Traditionally focused on social work, the modern-day offerings of Daegu University cover most major fields of study. Undergraduate colleges include those of the Humanities, Law, Public Administration, Economics & Business Administration, Social Sciences, Natural Sciences, Engineering, Information and Communication Engineering, Natural Resources, Arts and Design, Education, and Rehabilitation Sciences, in addition to the Division of Health Science.

As a university, Daegu University provides graduate training as well. In addition to the main Graduate School, Daegu University includes specialized graduate schools of Education, Industrial Information, Social Welfare, Rehabilitation, and Special Education.

==History==
Reverend Young Shik Rhee (이영식, 1894–1981) founded Daegu School for the Blind Children (대구맹아학교).

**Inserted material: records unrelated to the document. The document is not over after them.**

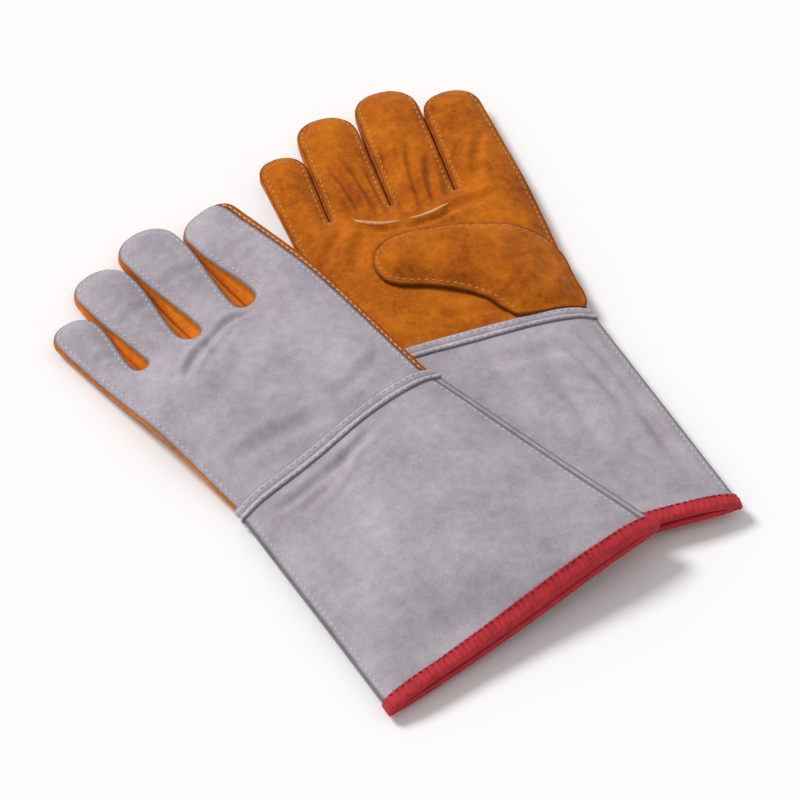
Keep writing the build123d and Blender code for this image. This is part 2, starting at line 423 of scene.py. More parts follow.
# palm of the right hand: folds that fan out from the bases of the stalls, and the seams across them
palmFolds = [
    (bowed((-34, 156), (-28, 99), 2.5), 2.2, 2.2),
    (bowed((-24, 150), (-18, 95), 2), 2.0, 1.8),
    (bowed((-12, 142), (-12, 94), -1), 2.2, 1.8),
    (bowed((3, 158), (-3, 94), -3), 2.3, 2.4),
    (bowed((15, 150), (6, 93), -2), 2.0, 1.8),
    (bowed((25, 142), (13, 94), -2), 2.2, 1.7),
    (bowed((-54, 148), (-34, 103), 3), 2.2, 1.5),
    (bowed((46, 142), (21, 97), -3), 2.8, 1.7),
    (bowed((60, 148), (40, 104), -2), 2.6, 1.1),
    (bowed((-38, 98), (-58, 70), -4), 3.2, 1.6),
    (bowed((-28, 90), (-46, 58), -4), 3.6, 1.3),
    (bowed((10, 88), (52, 94), 2), 3.4, 1.4),
    (bowed((-36, 98), (-8, 87), -3.5), 1.9, 1.8),
    (bowed((-8, 87), (22, 91), -2.5), 1.9, 1.7),
    (bowed((-60, 46), (-30, 22), 3), 4.0, 1.1),
    (bowed((-20, 14), (30, 8), 3), 3.2, 1.1),
    (bowed((-60, 96), (-62, 40), -2), 3.2, 0.9),
]


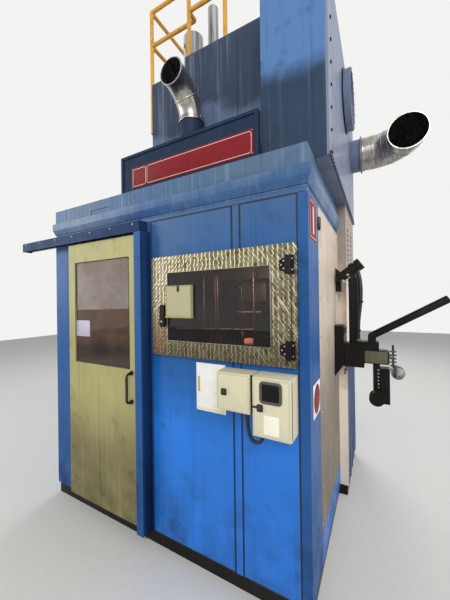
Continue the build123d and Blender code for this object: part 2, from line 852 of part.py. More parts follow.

The school remains a part of Daegu University. The university began on May 1, 1956, as the Korea Social Work Institute (한국사회사업학교) in downtown Daegu. Later, it became a college in 1961 (한국사회사업대학). The Gyeongsan campus was opened in 1979. The graduate school opened in 1973.

The school changed from college to university status in 1981 and changed its name from Hansa College to Daegu University.

In 2024, Daegu University announced that it would be closing its sociology department due to declining enrollment.